Sure To Fall

What does the life cycle of a scientific paper look like?

It stands to reason that after a paper is published, people download and read the paper and then if it generates sufficient interest, it will begin to be cited. At some point these citations will peak and the interest will die away as the work gets superseded or the field moves on. So each paper has a useful lifespan. When does the average paper start to accumulate citations, when do they peak and when do they die away?

Citation behaviours are known to be very field-specific. So to narrow things down, I focussed on cell biology and in one area “clathrin-mediated endocytosis” in particular. It’s an area that I’ve published in – of course this stuff is driven by self-interest. I downloaded data for 1000 papers from Web of Science that had accumulated the most citations. Reviews were excluded, as I assume their citation patterns are different from primary literature. The idea was just to take a large sample of papers on a topic. The data are pretty good, but there are some errors (see below).

Number-crunching (feel free to skip this bit): I imported the data into IgorPro making a 1D wave for each record (paper). I deleted the last point corresponding to cites in 2014 (the year is not complete). I aligned all records so that year of publication was 0. Next, the citations were normalised to the maximum number achieved in the peak year. This allows us to look at the lifecycle in a sensible way. Next I took out records to papers less than 6 years old as I reasoned these would have not have completed their lifecycle and could contaminate the analysis (it turned out to make little difference). The lifecycles were plotted and averaged. I also wrote a quick function to pull out the peak year for citations post hoc.

So what did it show?

Citations to a paper go up and go down, as expected (top left). When cumulative citations are plotted most of the articles have an initial burst and then level off. The exception are ~8 articles that continue to rise linearly (top right). On average a paper generates its peak citations three years after publication (box plot). The fall after this peak period is pretty linear and it’s apparently all over somewhere >15 years after publication (bottom left). To look at the decline in more detail I aligned the papers so that year 0 was the year of peak citations. The average now loses almost 40% of those peak citations in the following year and then declines steadily (bottom right).

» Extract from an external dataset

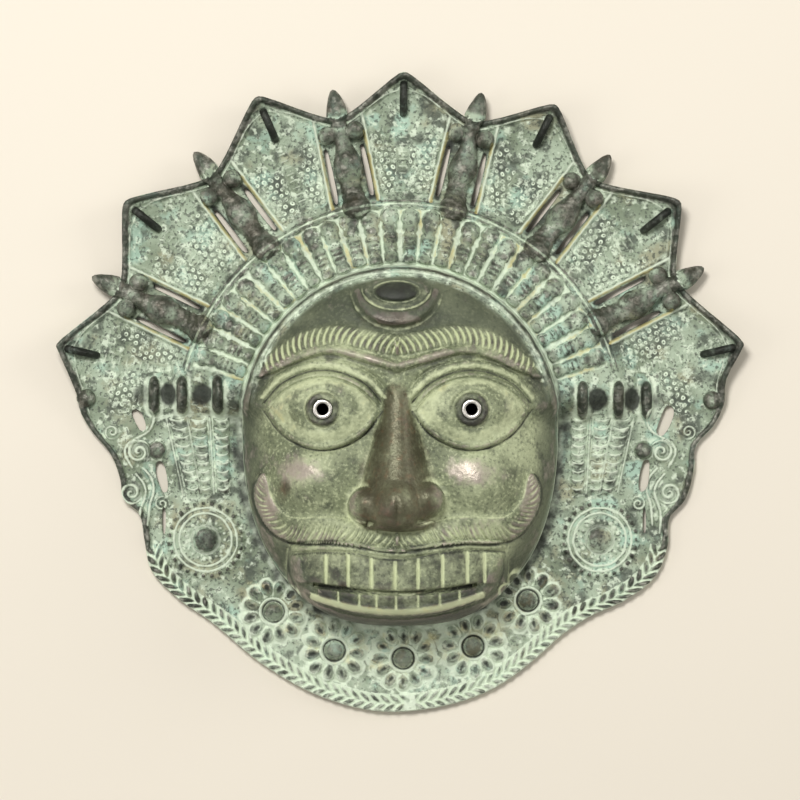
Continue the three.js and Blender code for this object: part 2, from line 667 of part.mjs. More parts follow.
function casting() {
  const added = [
    nose(0),
    ...NOSE_WINGS.map((w) => {
      const z = frontHeight(FACE.centreX + w.x, w.y) + w.rise / 2;
      return ball(FACE.centreX + w.x, w.y, z, [w.radius, w.radius, w.rise], 8, 5);
    }),
    ...[-1, 1].flatMap((side) => [
      ...eyeParts(side), ...browParts(side), moustache(side), templeBar(side), ...scaleStrips(side),
    ]),
    lip(UPPER_LIP, 1.4),
    lip(LOWER_LIP, 1.6),
    ...teethRow(TEETH.upper, TOOTH_PITCH, TEETH.upperTop, TEETH.upperFoot, 0.8),
    ...teethRow(TEETH.lower, LOWER_TOOTH_PITCH, TEETH.lowerTop, TEETH.lowerFoot, 5),
    ...thirdEye(),
    ...balusters(),
    ...COLUMN_ANGLES.flatMap(columnParts),
    ...PETAL_ANGLES.map(staple),
    ...ROSETTES.map((at) => lobedDisc(at, ROSETTE.petals, ROSETTE.radius, ROSETTE_PROFILE)),
    ...EAR_DISCS.map((at) => lobedDisc(at, EAR_DISC.teeth, EAR_DISC.radius, EAR_PROFILE)),
    ...SCROLLS.map(scroll),
    ...EDGE_BOSSES.map(([x, y]) => bead(x, y, frontHeight(x, y), 4.8)),
  ];
  const cutters = [
    nose(NOSE.wall),
    ...COLUMN_ANGLES.flatMap(slitCutters),
    ...PIERCINGS.map((p) => box(p.x, p.y, p.width, p.length, p.lean, -5, 40)),
    ...[-1, 1].flatMap((side) => {
      const x = FACE.centreX + side * EYE.x;
      const seat = irisTop(side) - PUPIL.thickness - PUPIL.gap;
      return [
        postHole(x, EYE.y, PUPIL.hole, 0, 120),
        postHole(x, EYE.y, PUPIL.ring + PUPIL.gap, seat, 120),
      ];
    }),
  ];
  const whole = added.reduce((body, piece) => body.add(piece), castingShell());
  const joined = thinned(largest(whole), THIN_JOINS);
  const cut = cutters.reduce((body, cutter) => body.subtract(cutter), joined);
  return thinned(largest(cut), THIN_CUTS);
}

const bronze = new THREE.MeshStandardMaterial({ color: 0x7d8f78, roughness: 0.62, metalness: 0.55 });
const silver = new THREE.MeshStandardMaterial({ color: 0xd9d6cf, roughness: 0.35, metalness: 0.9 });

function named(name, made, material) {
  const mesh = new THREE.Mesh(geometryOf(made), material);
  mesh.name = name;
  return mesh;
}

const group = new THREE.Group();
group.add(named("mask", casting(), bronze));
group.add(named("left_pupil_ring", pupilRing(-1), silver));
group.add(named("right_pupil_ring", pupilRing(1), silver));

const bounds = new THREE.Box3().setFromObject(group);
const middle = bounds.getCenter(new THREE.Vector3());
group.position.set(-middle.x, -middle.y, -bounds.min.z);

export default group;
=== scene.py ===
"""A cast bronze mask of a fierce deity: third eye, bared teeth and a halo of lotus petals.

The casting is worked out as one sheet, like the founder's wax. Its front is a height over the plan,
in millimetres about the fan's centre between the eyes, and each class here presses its own ornament
into that height. The sheet then gets a back and an edge, is pierced, takes its separately modelled
columns and loops, and is dressed with a patina that is dark on high spots and green in hollows,
with painted shade in slits, grooves and deep hollows and painted highlights on the face.
"""
from __future__ import annotations

import logging
import math
from dataclasses import dataclass, field
from enum import Enum

import bmesh
import bpy
import numpy as np
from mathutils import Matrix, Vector


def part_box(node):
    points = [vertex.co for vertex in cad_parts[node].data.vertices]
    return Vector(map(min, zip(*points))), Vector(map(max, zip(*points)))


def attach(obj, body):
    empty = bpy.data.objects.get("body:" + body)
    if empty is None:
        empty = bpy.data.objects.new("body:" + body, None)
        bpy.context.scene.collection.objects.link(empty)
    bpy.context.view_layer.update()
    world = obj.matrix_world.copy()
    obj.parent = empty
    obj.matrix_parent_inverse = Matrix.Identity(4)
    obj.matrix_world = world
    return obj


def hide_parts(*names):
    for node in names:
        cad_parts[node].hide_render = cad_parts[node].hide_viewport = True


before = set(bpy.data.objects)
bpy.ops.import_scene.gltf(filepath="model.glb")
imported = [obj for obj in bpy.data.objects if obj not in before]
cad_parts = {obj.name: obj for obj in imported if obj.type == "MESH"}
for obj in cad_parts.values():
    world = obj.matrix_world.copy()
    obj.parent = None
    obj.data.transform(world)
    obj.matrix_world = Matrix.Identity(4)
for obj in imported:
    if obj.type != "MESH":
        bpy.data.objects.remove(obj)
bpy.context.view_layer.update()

LOG = logging.getLogger("mask")
MM = 0.001
Array = np.ndarray
Points = tuple[tuple[float, float], ...]
Solid = tuple[np.ndarray, list]
Tree = bpy.types.NodeTree
Socket = bpy.types.NodeSocket


class Side(Enum):
    """The viewer's left or right half of the mask, as the sign of x."""

    LEFT = -1
    RIGHT = 1


def smooth(low: float, high: float, v: Array) -> Array:
    """Smoothstep: 0 at low, 1 at high, and 3t^2 - 2t^3 between them, also where high is the lesser."""
    t = np.clip((v - low) / (high - low), 0.0, 1.0)
    return t * t * (3.0 - 2.0 * t)


def cap(d: Array) -> Array:
    """Half a circle over the distance d: the square root of 1 - d^2, and 0 outside 1."""
    return np.sqrt(np.clip(1.0 - d * d, 0.0, None))


def bump(d: Array) -> Array:
    """One soft wave over the distance d: (1 + cos(pi d)) / 2, and 0 outside 1."""
    return 0.5 + 0.5 * np.cos(np.pi * np.clip(np.abs(d), 0.0, 1.0))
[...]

Edit: The dreaded Impact Factor calculation takes the citations to articles published in the preceding 2 years and divides by the number of citable items in that period. This means that each paper only contributes to the Impact Factor in years 1 and 2. This is before the average paper reaches its peak citation period. Thanks to David Stephens (@david_s_bristol) for pointing this out. The alternative 5 year Impact Factor gets around this limitation.

Perhaps lifecycle is the wrong term: papers in this dataset don’t actually ‘die’, i.e. go to 0 citations. There is always a chance that a paper will pick up the odd citation. Papers published 15 years ago are still clocking 20% of their peak citations. Looking at papers cited at lower rates would be informative here.

Two other weaknesses that affect precision is that 1) a year is a long time and 2) publication is subject to long lag times. The analysis would be improved by categorising the records based on the month-year when the paper was published and the month-year when each citation comes in. Papers published in January in one year probably have a different peak than those published in December of the same year, but this is lost when looking at year alone. Secondly, due to publication lag, it is impossible to know when the peak period of influence for a paper truly is.
MisCytesProblems in the dataset. Some reviews remained despite being supposedly excluded, i.e. they are not properly tagged in the database. Also, some records have citations from years before the article was published! The numbers of citations are small enough to not worry for this analysis, but it makes you wonder about how accurate the whole dataset is. I’ve written before about how complete citation data may or may not be. These sorts of things are a concern for all of us who are judged by these things for hiring and promotion decisions.

The post title is taken from ‘Sure To Fall’ by The Beatles, recorded during The Decca Sessions.